12.26.2022

Decembros

Several weeks ago Hank emerged from his bedroom dressed entirely in green, from head to toe. I knew immediately that his intent was to camouflage at the nursery, his favorite part of choosing a tree not the actual choosing, but the hide and seek game with his brothers.

Aside from his favorite hoodie, the other thing Tolliver seems to have had on alllll season is a rather old red hat, the kind you picture the narrator of Night Before Christmas in next to Ma with her kerchief. He tends to have something in his hands too, usually a football, sometimes a finger skate board, often a jar of peanut butter.

Meanwhile Tucker wears a near perma-smile (with the occasional and very normal teenaged smirk). His fingers find every nearby piano - at the neighbors' and at his grandparents', improvisational Jingle Bells as regular background noise. 

There are themes in all these pictures, books and rest, Legos and mess, music and paper crafts and pageant costumes and cousins, things that fly and so much time with family, so much love...

12.11.2022

so much Decembering!

12.04.2022

all the clapping

At some point fairly recently the younger boys began clapping for themselves during piano practice - usually just a couple quick whacks before they're on to the next song. I'm not entirely sure how it started, but I am HERE FOR IT. I wrote a guest essay last summer about the ways I used to encourage my fifth grade students to celebrate. At some point a simple conversation with a few ten year olds resulted in regular Broadway-esque applause in our classroom. I mean, who doesn't love a standing ovation, and why not give one to yourself?

While the boys won't have a formal piano recital until late spring, our neighbor has requested the gift of holiday music at her hors d'oeuvre party later this month, so the house has been full of Christmas-y practice. The calendar has been full too, with recent band and choir and orchestra concerts, plus a field trip to OSU's Celebration of Music. And I am here for all.of.it.

11.28.2022

eleven

Dear Tolliver,

Your brother turned eleven in Hawaii, and I worried about how you might feel, stuck in Ohio this month.
I shouldn't have, because I'm pretty sure you'd choose the Ohio State / Michigan game over Hawaii every time, win or lose.

The end of November is my annual chance to remind you of your baby self, just a bowling pin of a boy, all round middle and unsteady feet. You seemed, for years, to be built mostly of weapons you had yet to master. Even then, I imagined you running as far and as fast as you could in the direction of your best and happiest dreams. 
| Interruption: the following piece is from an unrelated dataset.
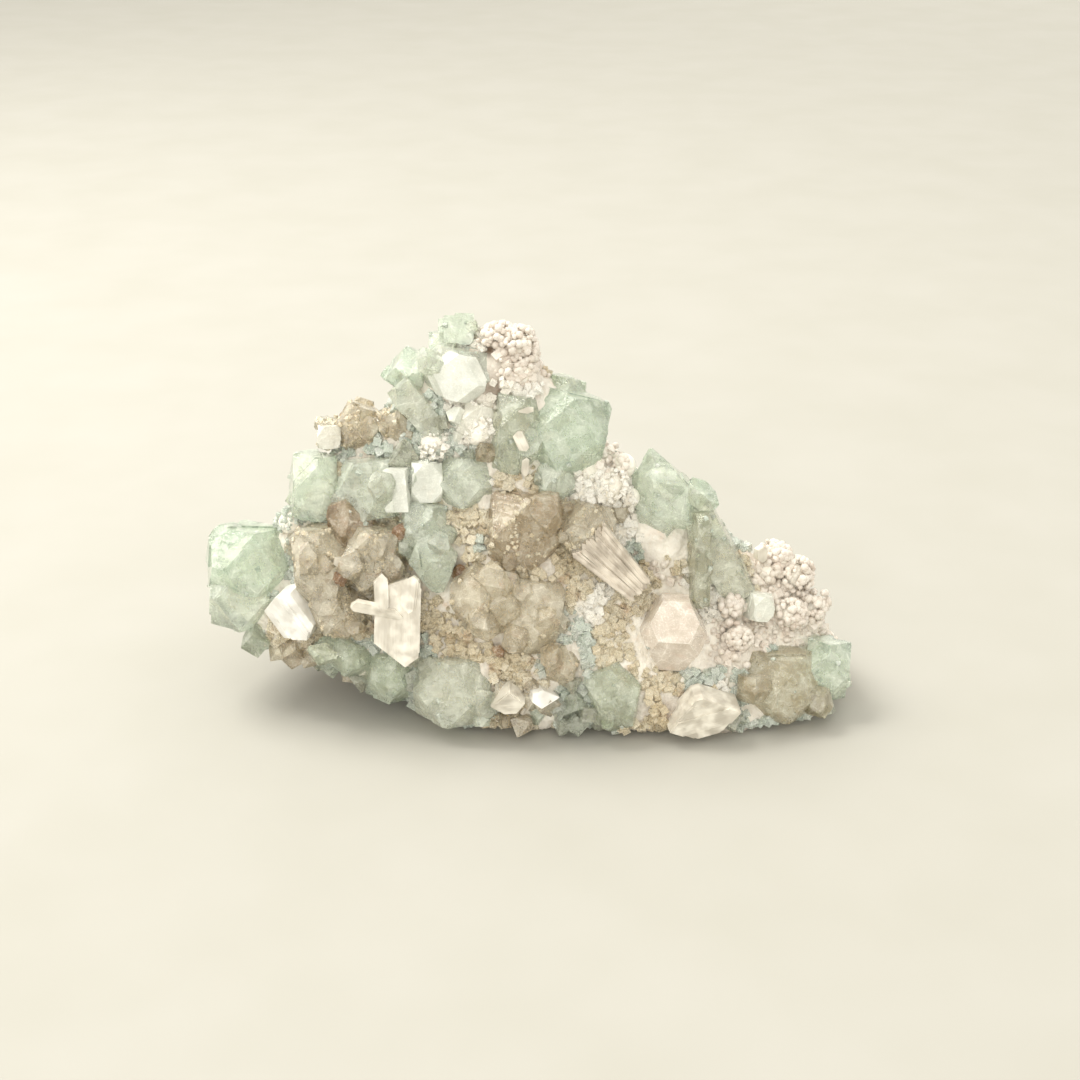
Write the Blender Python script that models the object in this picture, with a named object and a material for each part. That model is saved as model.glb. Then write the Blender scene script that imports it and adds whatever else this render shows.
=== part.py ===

For your birthday, what you wanted more than anything, was to skip school. You really like fifth grade (and your teachers and your peers *really* like you). This morning we sent an email to the attendance secretary and took off, your favorite diner for breakfast followed by the geological museum on campus. We hiked at a nature preserve we hadn't visited before, off trail, per usual with you in the lead. We browsed camping gear and enjoyed fried rice for dinner and you had a batting lesson with a baseball coach to cap off the day.

As a preteen, your opinions are often like pellets from a peashooter. And your grin is like a streak of lightning. You have a remarkable sense for household help, absolute competence with some kind of calculated mediocrity, maybe to avoid another assignment?
You are a keeper, Tolliver. A charmer, a striver, a furnace of your own ambition.

You know better than to waste any effort trying to be extraordinary when there are so many better things to be. Be a friend. Be a mirror. Be vulnerable. Behave. You tend to focus on consistent and reliable, and although it may be secondary, you're still extraordinarily impressive in lots of wonderful ways.

I am forever grateful for the bewildering magic of being your mom. I love you so much, buddy, on this birthday and every single day. 
Zero conditions apply.
If I could knit those words to your skin, I would.

Mom

11.27.2022

Thanksgiving all around

There was neither terrible complexity nor abstract perfection around our Thanksgiving festivities. 
There was red tape and a little bit of travel and a little bit of giving back and a tough loss and not quite enough time with family. And there was, as always, a lot of butter.